Let us draw the histogram and stemplot and compare the results with the boxplot.

hist(ldeaths,
main = "Monthly Deaths from Lung Diseases in the UK",
xlab = "Number of Deaths")

stem(ldeaths)
##
##   The decimal point is 3 digit(s) to the right of the |
##
##   1 | 333444444
##   1 | 55555555566666666677777788999
##   2 | 000011123344
##   2 | 5556666778888999
##   3 | 01112
##   3 | 9

The three graphs are consistent with each other. All show a right-skewed distribution of deaths.

### Boxplot with Outlier

The dataset, UScereal, has several variables. We will focus on the variable, sodium, and draw its boxplot.

boxplot(UScereal\$sodium,
main = "Sodium Content in One Cup of US Cereal",
ylab = "Sodium Content (in milligrams)")

The boxplot shows 3 outliers, one below the lower fence and two above the upper fence.

## 12.2 Ggplot2 Boxplot

# Load ggplot2
library(ggplot2)

Here are some of the basic commands used to draw a boxplot in ggplot2.

• ggplot(data = data_frame, aes (y = vector)) – initializes a ggplot object
• geom_boxplot( ) – geometric shape to make a boxplot
• scale_x_discrete( ) - leave the argument empty to remove extraneous numbers on the x-axis and to contract the boxplot otherwise the boxplot is very wide
• lab( ) - for labelling
• coord_flip( ) - draws a horizontal boxplot

### Boxplot with No Outlier

Remember that our dataset, ldeaths, is a vector. There is no need to put any arguments in the function ggplot( ).

ggplot() +
geom_boxplot(aes(y = ldeaths)) +
scale_x_discrete( ) +
labs(title = "Monthly Deaths from Lung Diseases in the UK",
y = "Number of Deaths")
## Don't know how to automatically pick scale for object of type ts. Defaulting to continuous.

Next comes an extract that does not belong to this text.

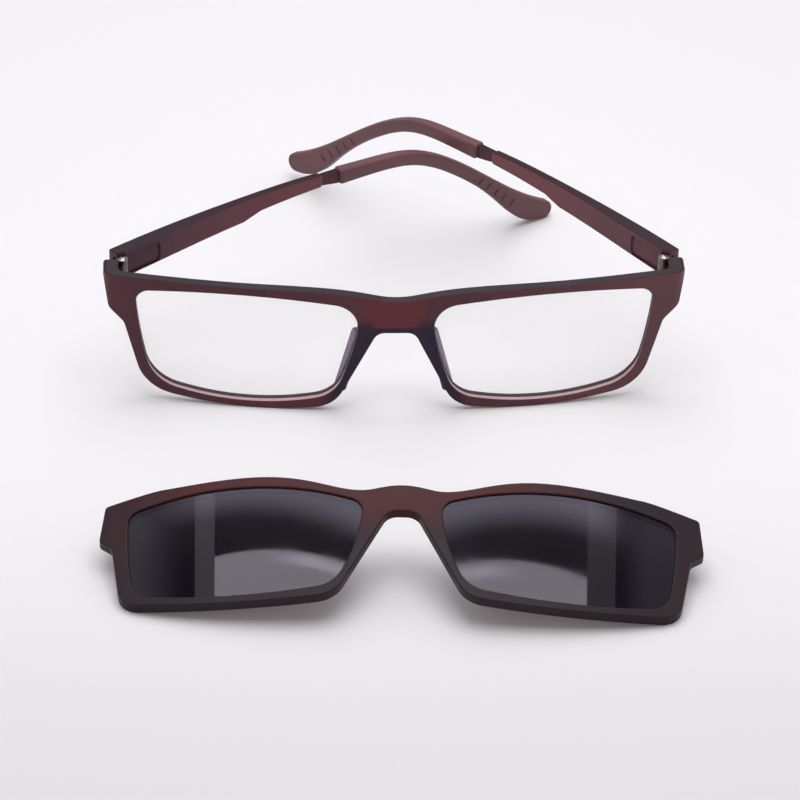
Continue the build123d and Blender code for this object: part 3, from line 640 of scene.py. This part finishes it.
    def camera(self, scene, look):
        """Camera where the photo was taken from."""
        camera = bpy.data.cameras.new("camera")
        camera.lens = look.focal
        camera.sensor_width = 36.0
        camera.clip_start = 0.05
        camera.clip_end = 20.0
        holder = bpy.data.objects.new("camera", camera)
        scene.collection.objects.link(holder)
        back = -Vector(look.camera_ahead).normalized()
        right = Vector(look.camera_right)
        right = (right - back * right.dot(back)).normalized()
        turn = Matrix((right, back.cross(right), back)).transposed().to_4x4()
        holder.matrix_world = Matrix.Translation(Vector(look.camera_at)) @ turn
        scene.camera = holder


class GLASSES_PT_panel(Panel):
    """Lists the finishes and their settings"""

    bl_idname = "GLASSES_PT_panel"
    bl_label = "Glasses"
    bl_space_type = "VIEW_3D"
    bl_region_type = "UI"
    bl_category = "Glasses"

    def draw(self, context):
        for group, steps in GROUPS:
            box = self.layout.box()
            settings = getattr(context.scene, group)
            for name in settings.__annotations__:
                box.prop(settings, name)
            for step in steps:
                box.operator(step)


GROUPS = (
    ("glasses_frame", ("glasses.front", "glasses.demo_lenses")),
    ("glasses_temples", ("glasses.temples", "glasses.sleeves")),
    ("glasses_metal", ("glasses.hinges", "glasses.magnets")),
    ("glasses_clip", ("glasses.clip", "glasses.clip_lenses")),
    ("glasses_stage", ("glasses.stage",)),
)
SETTINGS = {
    "glasses_frame": FrameSettings,
    "glasses_temples": TempleSettings,
    "glasses_metal": MetalSettings,
    "glasses_clip": ClipSettings,
    "glasses_stage": StageSettings,
}
CLASSES = (
    *SETTINGS.values(),
    GLASSES_OT_front,
    GLASSES_OT_demo_lenses,
    GLASSES_OT_temples,
    GLASSES_OT_sleeves,
    GLASSES_OT_hinges,
    GLASSES_OT_magnets,
    GLASSES_OT_clip,
    GLASSES_OT_clip_lenses,
    GLASSES_OT_stage,
    GLASSES_PT_panel,
)


def register():
    for kind in CLASSES:
        bpy.utils.register_class(kind)
    for name, kind in SETTINGS.items():
        setattr(bpy.types.Scene, name, PointerProperty(type=kind))


def unregister():
    for name in SETTINGS:
        delattr(bpy.types.Scene, name)
    for kind in reversed(CLASSES):
        bpy.utils.unregister_class(kind)


def main():
    register()
    for group, steps in GROUPS:
        for step in steps:
            family, name = step.split(".")
            getattr(getattr(bpy.ops, family), name)()


if __name__ == "__main__":
    main()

Notice there is a message regarding the boxplot scale. Boxplots are usually drawn starting at y = 0. In this case, the boxplot does not start at y = 0. We see a jump in the scale. To fix the problem so the message does not appear, set the y-scale range using the argument ylim. For this particular dataset, we want the y-axis to go from 1000 to 4000.

ggplot() +
geom_boxplot(aes(y = ldeaths)) +
scale_x_discrete( ) +
ylim(c(1000, 4000)) +
labs(title = "Monthly Deaths from Lung Diseases in the UK",
y = "Number of Deaths")

Note that in ggplot2, the boxplot is drawn without whiskers by default. You can add whiskers but they do not look as nice as the whiskers in basic R. We will, therefore, not put any whiskers.

To draw a horizontal boxplot, add the command coord_flip( ).

ggplot() +
geom_boxplot(aes(y = ldeaths)) +
scale_x_discrete( ) +
ylim(c(1000, 4000)) +
labs(title = "Monthly Deaths from Lung Diseases in the UK",
y = "Number of Deaths") +
coord_flip()

### Boxplot with Outlier

Our dataset, UScereal, is a data frame and not a vector. Therefore, we need to specify the data frame and aesthetic mappings in the ggplot( ) function.

ggplot(data = UScereal, aes(y = sodium)) +
geom_boxplot() +
scale_x_discrete() +
labs(title = "Sodium Content in One Cup of US Cereal",
y = "Sodium Content (in milligrams)")

The boxplot is consistent with that drawn in basic R. Both boxplots show three outliers.